Now, we will do a funny trick: we know that \(\sigma'(z_l)\) are vectors, and the Hadamard product of two vectors \(u\) and \(v\) can be written as: \(u \odot v = \operatorname{diag}(u) v\), where \(\operatorname{diag}(u)\) is the diagonal matrix with \(u\) on the diagonal. Hence, we can rewrite everything with only matrix multiplications. For brevity, denote \(A_l = \operatorname{diag}(\sigma'(z_l))\).

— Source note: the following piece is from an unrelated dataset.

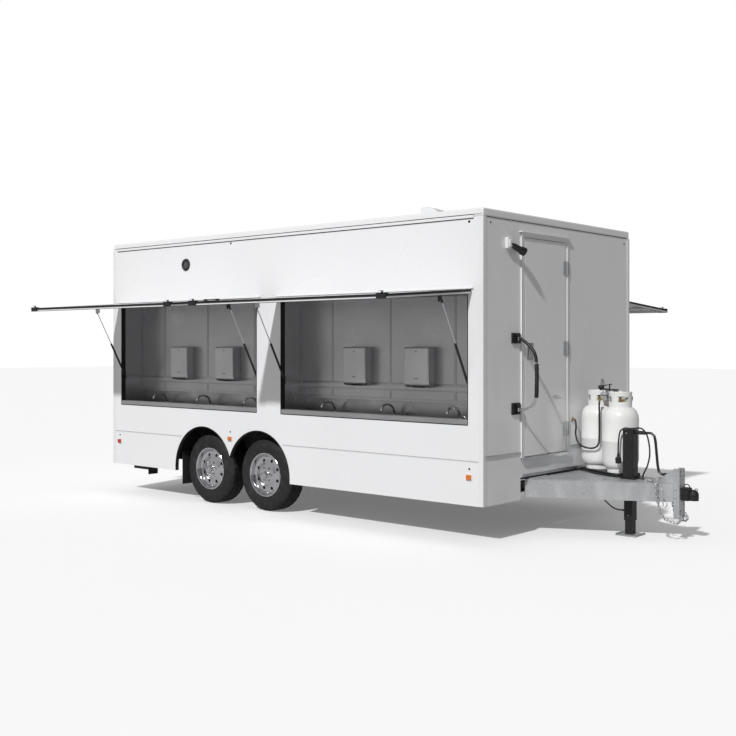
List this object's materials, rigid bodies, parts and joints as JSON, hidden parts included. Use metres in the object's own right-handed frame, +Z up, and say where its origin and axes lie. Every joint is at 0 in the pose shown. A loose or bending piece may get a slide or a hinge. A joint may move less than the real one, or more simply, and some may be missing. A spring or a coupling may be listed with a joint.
{
  "type": "handwash trailer",
  "caption": "Tandem-axle box trailer with open awning hatches over stainless handwash sinks, an entry door, gas cylinders and a tongue jack.",
  "frame": {"origin": "on the ground under the middle of the trailer's overall length and width", "axes": "+X forward to the hitch, +Y to the street side (the curb side is -Y), +Z up"},
  "size_m": [6.115, 4.5468, 2.8194],
  "materials": {
    "white_panel": "glossy white gel-coat panel",
    "underbody": "black-coated ply floor and wheel boxes",
    "frame_steel": "satin black paint",
    "galvanised": "hot-dip galvanised",
    "stainless": "brushed",
    "chrome": "polished",
    "black_steel": "semi-gloss black",
    "tyre": "matte",
    "hose_rubber": "satin",
    "black_plastic": "moulded",
    "tank_white": "gloss powder coat",
    "tank_plastic": "translucent white polyethylene"
  },
  "bodies": {
    "trailer": {"chassis_frame": "frame_steel", "tongue_frame": "galvanised", "axle_front": "frame_steel", "axle_rear": "frame_steel", "floor": "underbody", "side_wall_right": "white_panel", "side_wall_left": "white_panel", "front_wall": "white_panel", "rear_wall": "white_panel", "roof": "white_panel", "roof_vent": "white_panel", "sink_bay_right_front": "stainless", "sink_bay_right_rear": "stainless", "sink_bay_left_front": "stainless", "sink_bay_left_rear": "stainless", "faucet_row_right_front": "chrome", "faucet_row_right_rear": "chrome", "dispenser_right_front_1": "stainless", "dispenser_right_front_2": "stainless", "dispenser_right_rear_1": "stainless", "dispenser_right_rear_2": "stainless", "coupler_channel": "galvanised", "coupler_head": "black_steel", "jack_housing": "black_steel", "tank_rack": "black_steel", "propane_tank_front": "tank_white", "propane_tank_rear": "tank_white", "fresh_water_tank": "tank_plastic", "water_heater": "white_panel", "gas_hose": "hose_rubber", "trailer_cable": "hose_rubber", "trailer_plug": "black_plastic"},
    "hatch_leaf_right_front": {"hatch_right_front": "white_panel"},
    "strut_cylinder_right_front": {"strut_tube_right_front": "black_steel"},
    "strut_piston_right_front": {"strut_rod_right_front": "chrome"},
    "hatch_leaf_right_rear": {"hatch_right_rear": "white_panel"},
    "strut_cylinder_right_rear": {"strut_tube_right_rear": "black_steel"},
    "strut_piston_right_rear": {"strut_rod_right_rear": "chrome"},
    "hatch_leaf_left_front": {"hatch_left_front": "white_panel"},
    "strut_cylinder_left_front": {"strut_tube_left_front": "black_steel"},
    "strut_piston_left_front": {"strut_rod_left_front": "chrome"},
    "hatch_leaf_left_rear": {"hatch_left_rear": "white_panel"},
    "strut_cylinder_left_rear": {"strut_tube_left_rear": "black_steel"},
    "strut_piston_left_rear": {"strut_rod_left_rear": "chrome"},
    "road_wheel_right_front": {"tyre_right_front": "tyre", "wheel_right_front": "chrome"},
    "road_wheel_right_rear": {"tyre_right_rear": "tyre", "wheel_right_rear": "chrome"},
    "road_wheel_left_front": {"tyre_left_front": "tyre", "wheel_left_front": "chrome"},
    "road_wheel_left_rear": {"tyre_left_rear": "tyre", "wheel_left_rear": "chrome"},
    "door": {"entry_door": "white_panel"},
    "door_paddle": {"door_latch": "black_steel"},
    "grab_bar": {"grab_handle": "black_steel"},
    "jack_inner_leg": {"jack_leg": "black_steel"},
    "crank": {"jack_crank": "black_steel"},
    "latch_lever": {"coupler_latch": "black_steel"},
    "stabiliser_leg_right": {"stabiliser_right": "black_steel"},
    "stabiliser_leg_left": {"stabiliser_left": "black_steel"}
  },
  "joints": [
    {"name": "hatch_hinge_right_front", "type": "hinge", "parent": "trailer", "child": "hatch_leaf_right_front", "pos_m": [0.6065, -1.224, 2], "axis": [1, 0, 0], "range_deg": [0, 86]},
    {"name": "strut_foot_right_front", "type": "hinge", "parent": "trailer", "child": "strut_cylinder_right_front", "pos_m": [-0.4405, -1.185, 1.26], "axis": [-1, 0, 0], "range_deg": [0, 28.25]},
    {"name": "strut_stroke_right_front", "type": "slide", "parent": "strut_cylinder_right_front", "child": "strut_piston_right_front", "axis": [0, 0.4695, -0.8829], "range_m": [0, 0.3519]},
    {"name": "hatch_hinge_right_rear", "type": "hinge", "parent": "trailer", "child": "hatch_leaf_right_rear", "pos_m": [-1.8515, -1.224, 2], "axis": [1, 0, 0], "range_deg": [0, 86]},
    {"name": "strut_foot_right_rear", "type": "hinge", "parent": "trailer", "child": "strut_cylinder_right_rear", "pos_m": [-2.8985, -1.185, 1.26], "axis": [-1, 0, 0], "range_deg": [0, 28.25]},
    {"name": "strut_stroke_right_rear", "type": "slide", "parent": "strut_cylinder_right_rear", "child": "strut_piston_right_rear", "axis": [0, 0.4695, -0.8829], "range_m": [0, 0.3519]},
    {"name": "hatch_hinge_left_front", "type": "hinge", "parent": "trailer", "child": "hatch_leaf_left_front", "pos_m": [0.6065, 1.224, 2], "axis": [-1, 0, 0], "range_deg": [0, 86]},
    {"name": "strut_foot_left_front", "type": "hinge", "parent": "trailer", "child": "strut_cylinder_left_front", "pos_m": [-0.4405, 1.185, 1.26], "axis": [1, 0, 0], "range_deg": [0, 28.25]},
    {"name": "strut_stroke_left_front", "type": "slide", "parent": "strut_cylinder_left_front", "child": "strut_piston_left_front", "axis": [0, -0.4695, -0.8829], "range_m": [0, 0.3519]},
    {"name": "hatch_hinge_left_rear", "type": "hinge", "parent": "trailer", "child": "hatch_leaf_left_rear", "pos_m": [-1.8515, 1.224, 2], "axis": [-1, 0, 0], "range_deg": [0, 86]},
    {"name": "strut_foot_left_rear", "type": "hinge", "parent": "trailer", "child": "strut_cylinder_left_rear", "pos_m": [-2.8985, 1.185, 1.26], "axis": [1, 0, 0], "range_deg": [0, 28.25]},
    {"name": "strut_stroke_left_rear", "type": "slide", "parent": "strut_cylinder_left_rear", "child": "strut_piston_left_rear", "axis": [0, -0.4695, -0.8829], "range_m": [0, 0.3519]},
    {"name": "wheel_spin_right_front", "type": "hinge", "parent": "trailer", "child": "road_wheel_right_front", "pos_m": [-0.7675, -1.0275, 0.34831], "axis": [0, 1, 0], "continuous": true},
    {"name": "wheel_spin_right_rear", "type": "hinge", "parent": "trailer", "child": "road_wheel_right_rear", "pos_m": [-1.5675, -1.0275, 0.34831], "axis": [0, 1, 0], "continuous": true},
    {"name": "wheel_spin_left_front", "type": "hinge", "parent": "trailer", "child": "road_wheel_left_front", "pos_m": [-0.7675, 1.0275, 0.34831], "axis": [0, 1, 0], "continuous": true},
    {"name": "wheel_spin_left_rear", "type": "hinge", "parent": "trailer", "child": "road_wheel_left_rear", "pos_m": [-1.5675, 1.0275, 0.34831], "axis": [0, 1, 0], "continuous": true},
    {"name": "door_hinge", "type": "hinge", "parent": "trailer", "child": "door", "pos_m": [1.8345, 0.047, 1.57], "axis": [0, 0, 1], "range_deg": [0, 72]},
    {"name": "door_paddle_pull", "type": "hinge", "parent": "door", "child": "door_paddle", "pos_m": [1.837, -0.545, 1.575], "axis": [0, -1, 0], "range_deg": [0, 35], "stiffness_Nm_per_rad": 1, "springref_deg": -5.73},
    {"name": "grab_bar_fold", "type": "hinge", "parent": "trailer", "child": "grab_bar", "pos_m": [1.8505, -0.754, 1.35], "axis": [0, 0, 1], "range_deg": [-88, 0]},
    {"name": "jack_lift", "type": "slide", "parent": "trailer", "child": "jack_inner_leg", "axis": [0, 0, 1], "range_m": [-0.2, 0.1]},
    {"name": "jack_crank_turn", "type": "hinge", "parent": "trailer", "child": "crank", "pos_m": [2.4625, 0, 0.86], "axis": [1, 0, 0], "continuous": true},
    {"name": "coupler_latch_lift", "type": "hinge", "parent": "trailer", "child": "latch_lever", "pos_m": [2.9318, 0, 0.4345], "axis": [0, -1, 0], "range_deg": [0, 40]},
    {"name": "stabiliser_drop_right", "type": "hinge", "parent": "trailer", "child": "stabiliser_leg_right", "pos_m": [-2.9175, -1.02, 0.262], "axis": [0, 1, 0], "range_deg": [0, 46]},
    {"name": "stabiliser_drop_left", "type": "hinge", "parent": "trailer", "child": "stabiliser_leg_left", "pos_m": [-2.9175, 1.02, 0.262], "axis": [0, 1, 0], "range_deg": [0, 46]}
  ],
  "couplings": [
    {"joint": "strut_foot_right_front", "follows": "hatch_hinge_right_front", "ratio": 0.32794},
    {"joint": "strut_stroke_right_front", "follows": "hatch_hinge_right_front", "m_per_rad": 0.2341},
    {"joint": "strut_foot_right_rear", "follows": "hatch_hinge_right_rear", "ratio": 0.32794},
    {"joint": "strut_stroke_right_rear", "follows": "hatch_hinge_right_rear", "m_per_rad": 0.2341},
    {"joint": "strut_foot_left_front", "follows": "hatch_hinge_left_front", "ratio": 0.32794},
    {"joint": "strut_stroke_left_front", "follows": "hatch_hinge_left_front", "m_per_rad": 0.2341},
    {"joint": "strut_foot_left_rear", "follows": "hatch_hinge_left_rear", "ratio": 0.32794},
    {"joint": "strut_stroke_left_rear", "follows": "hatch_hinge_left_rear", "m_per_rad": 0.2341}
  ]
}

Then, we can rewrite the above equations as:
\[d a_l = A_l d W_l a_{l - 1}\]and
\[d a_l = A_l d b_l.\]Now, if we apply this multiple times, we would have:
\[ d a_L = A_L W_L A_{L -1} W_{L - 1} \ldots A_k (dW_l a_{l-1} + db_l). \]Now, we define a loss function \(C\) for the neural network, with derivative \(C'\) such that:
\[ d C = C' d a_L, \]then we can denote the huge product on the left:
\[\Delta_L = C' A_L, \Delta_l = \Delta_{l+1} W_{l+1} A_l\]to have
\[ d C = \Delta_l (d W_l a_{k-1} + d b_l). \]With this, we can finally find the gradient of the loss function with respect to the weights and biases of the neural network:
\[ d C = \Delta_l (d W_l a_{l-1} + d b_l) = \operatorname{tr}(\Delta_l (d W_l a_{l-1} + d b_l))\\ = \operatorname{tr}(a_{l-1}\Delta_l d W_l) + \operatorname{tr}(\Delta_l d b_l). \]So,
\[ \nabla_{W_l} C = \Delta_l^T a_{l-1}^T, \quad \nabla_{b_l} C = \Delta_l^T. \]Now, we will transform this to the traditional notation. We will denote
\[ \delta_k = \Delta_k^T, \]then:
\[ \delta_L = A_L^T C'^T = \operatorname{diag}(\sigma'(z_L)) C'^T = \sigma'(z_L) \odot \nabla_{a_L} C,\\ \]and
\[ \delta_l = A_l^T W_{l + 1}^T \Delta_{l+1}^T = \operatorname{diag}(\sigma'(z_l)) W_{l + 1}^T \delta_{l + 1} = \sigma'(z_l) \odot W_{l + 1}^T \delta_l. \]Meanwhile,
\[ \nabla_{W_l} C = \delta_l a_{l-1}^T, \quad \nabla_{b_l} C = \delta_l. \]which is consistent with the result in the Wikipedia page.